### THE PROBLEM
Copy, without any alteration, the lines from the one that includes "Keep writing the" up to and including the one that includes "CREASE = 35".
Begin DATA FOR THE TASK
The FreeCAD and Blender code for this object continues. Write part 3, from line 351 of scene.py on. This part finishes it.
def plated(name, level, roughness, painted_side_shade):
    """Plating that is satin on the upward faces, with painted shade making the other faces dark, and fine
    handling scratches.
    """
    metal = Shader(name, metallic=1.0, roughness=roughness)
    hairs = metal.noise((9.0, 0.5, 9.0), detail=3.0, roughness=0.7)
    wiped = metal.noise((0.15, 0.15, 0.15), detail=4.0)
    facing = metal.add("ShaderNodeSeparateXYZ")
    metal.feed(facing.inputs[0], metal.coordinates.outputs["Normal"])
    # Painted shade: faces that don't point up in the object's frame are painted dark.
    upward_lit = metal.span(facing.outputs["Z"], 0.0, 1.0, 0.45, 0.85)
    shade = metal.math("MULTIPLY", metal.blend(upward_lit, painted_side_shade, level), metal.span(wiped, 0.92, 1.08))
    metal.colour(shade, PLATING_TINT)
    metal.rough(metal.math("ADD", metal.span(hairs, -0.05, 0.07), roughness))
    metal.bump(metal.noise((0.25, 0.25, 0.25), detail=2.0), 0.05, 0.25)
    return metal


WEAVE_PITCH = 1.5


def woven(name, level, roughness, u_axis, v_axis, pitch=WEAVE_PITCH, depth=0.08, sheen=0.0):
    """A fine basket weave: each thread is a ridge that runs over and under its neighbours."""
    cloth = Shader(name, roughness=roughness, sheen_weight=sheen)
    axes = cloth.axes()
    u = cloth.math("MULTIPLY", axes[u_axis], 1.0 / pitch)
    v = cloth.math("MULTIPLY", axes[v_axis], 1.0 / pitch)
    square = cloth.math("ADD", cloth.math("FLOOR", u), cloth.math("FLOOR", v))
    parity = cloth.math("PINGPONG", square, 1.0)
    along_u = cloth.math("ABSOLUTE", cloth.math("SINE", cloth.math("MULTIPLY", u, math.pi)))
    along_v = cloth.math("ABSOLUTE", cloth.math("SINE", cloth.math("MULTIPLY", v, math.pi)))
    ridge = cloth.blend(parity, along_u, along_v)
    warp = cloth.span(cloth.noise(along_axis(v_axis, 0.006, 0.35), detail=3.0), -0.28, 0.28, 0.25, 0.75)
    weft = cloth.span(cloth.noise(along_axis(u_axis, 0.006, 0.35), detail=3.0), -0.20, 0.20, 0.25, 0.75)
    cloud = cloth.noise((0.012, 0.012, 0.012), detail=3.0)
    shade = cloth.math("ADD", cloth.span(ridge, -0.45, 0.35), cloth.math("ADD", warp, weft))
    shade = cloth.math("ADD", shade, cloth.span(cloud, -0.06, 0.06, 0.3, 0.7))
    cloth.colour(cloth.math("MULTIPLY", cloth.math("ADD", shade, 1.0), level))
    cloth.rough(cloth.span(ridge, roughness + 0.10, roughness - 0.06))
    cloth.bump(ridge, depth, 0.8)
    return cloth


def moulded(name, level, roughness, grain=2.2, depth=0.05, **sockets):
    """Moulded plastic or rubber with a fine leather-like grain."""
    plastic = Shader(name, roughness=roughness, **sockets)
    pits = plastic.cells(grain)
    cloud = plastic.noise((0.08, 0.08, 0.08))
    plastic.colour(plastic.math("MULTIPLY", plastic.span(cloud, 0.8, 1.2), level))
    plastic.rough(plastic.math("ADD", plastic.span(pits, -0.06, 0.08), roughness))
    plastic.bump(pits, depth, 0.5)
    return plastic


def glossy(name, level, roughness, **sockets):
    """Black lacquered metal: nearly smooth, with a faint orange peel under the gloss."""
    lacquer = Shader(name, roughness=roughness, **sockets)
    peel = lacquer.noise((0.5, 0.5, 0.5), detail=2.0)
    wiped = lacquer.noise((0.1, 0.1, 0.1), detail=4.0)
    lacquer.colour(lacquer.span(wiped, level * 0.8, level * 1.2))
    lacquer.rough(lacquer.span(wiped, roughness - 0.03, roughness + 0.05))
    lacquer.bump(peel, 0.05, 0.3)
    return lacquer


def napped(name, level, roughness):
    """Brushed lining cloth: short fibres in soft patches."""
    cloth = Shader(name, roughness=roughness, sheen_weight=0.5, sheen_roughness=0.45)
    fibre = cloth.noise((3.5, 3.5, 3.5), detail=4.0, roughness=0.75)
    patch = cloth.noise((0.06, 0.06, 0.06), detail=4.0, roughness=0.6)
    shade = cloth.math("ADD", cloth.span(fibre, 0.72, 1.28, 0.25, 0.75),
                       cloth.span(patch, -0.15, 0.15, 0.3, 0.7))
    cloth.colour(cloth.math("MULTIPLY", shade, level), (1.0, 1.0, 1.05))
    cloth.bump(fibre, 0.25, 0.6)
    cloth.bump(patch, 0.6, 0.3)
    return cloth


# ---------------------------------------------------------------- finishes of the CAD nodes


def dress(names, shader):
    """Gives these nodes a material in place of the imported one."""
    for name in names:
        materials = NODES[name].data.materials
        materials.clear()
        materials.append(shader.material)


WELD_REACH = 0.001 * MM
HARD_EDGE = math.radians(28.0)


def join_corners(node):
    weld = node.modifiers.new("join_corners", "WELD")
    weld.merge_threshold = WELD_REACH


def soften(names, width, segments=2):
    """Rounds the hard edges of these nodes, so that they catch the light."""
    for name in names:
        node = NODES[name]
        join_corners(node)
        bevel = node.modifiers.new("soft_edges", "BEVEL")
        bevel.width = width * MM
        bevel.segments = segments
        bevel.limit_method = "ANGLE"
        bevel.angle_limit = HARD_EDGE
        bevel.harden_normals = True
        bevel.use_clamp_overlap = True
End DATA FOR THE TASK
Begin DATA FOR THE TASK
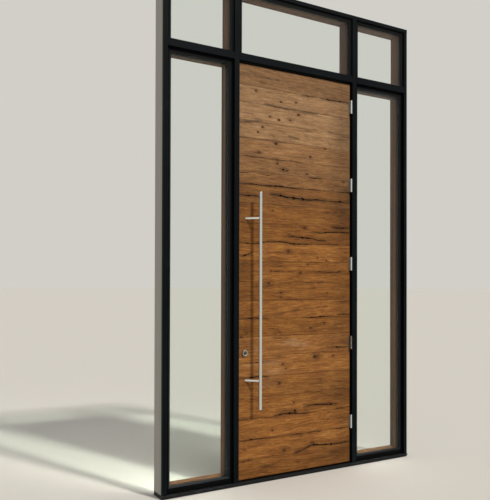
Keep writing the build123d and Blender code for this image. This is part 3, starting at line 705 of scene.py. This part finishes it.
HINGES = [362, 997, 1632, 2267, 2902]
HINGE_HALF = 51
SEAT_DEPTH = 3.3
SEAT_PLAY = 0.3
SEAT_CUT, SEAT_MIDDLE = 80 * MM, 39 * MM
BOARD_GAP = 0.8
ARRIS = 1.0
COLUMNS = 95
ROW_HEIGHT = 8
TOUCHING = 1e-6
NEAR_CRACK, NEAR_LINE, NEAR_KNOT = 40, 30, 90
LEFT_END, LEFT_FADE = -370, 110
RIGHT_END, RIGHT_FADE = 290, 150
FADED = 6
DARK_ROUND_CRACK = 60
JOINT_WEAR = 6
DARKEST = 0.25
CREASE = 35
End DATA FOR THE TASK
### WRITTEN RESPONSE
Keep writing the build123d and Blender code for this image. This is part 3, starting at line 705 of scene.py. This part finishes it.
HINGES = [362, 997, 1632, 2267, 2902]
HINGE_HALF = 51
SEAT_DEPTH = 3.3
SEAT_PLAY = 0.3
SEAT_CUT, SEAT_MIDDLE = 80 * MM, 39 * MM
BOARD_GAP = 0.8
ARRIS = 1.0
COLUMNS = 95
ROW_HEIGHT = 8
TOUCHING = 1e-6
NEAR_CRACK, NEAR_LINE, NEAR_KNOT = 40, 30, 90
LEFT_END, LEFT_FADE = -370, 110
RIGHT_END, RIGHT_FADE = 290, 150
FADED = 6
DARK_ROUND_CRACK = 60
JOINT_WEAR = 6
DARKEST = 0.25
CREASE = 35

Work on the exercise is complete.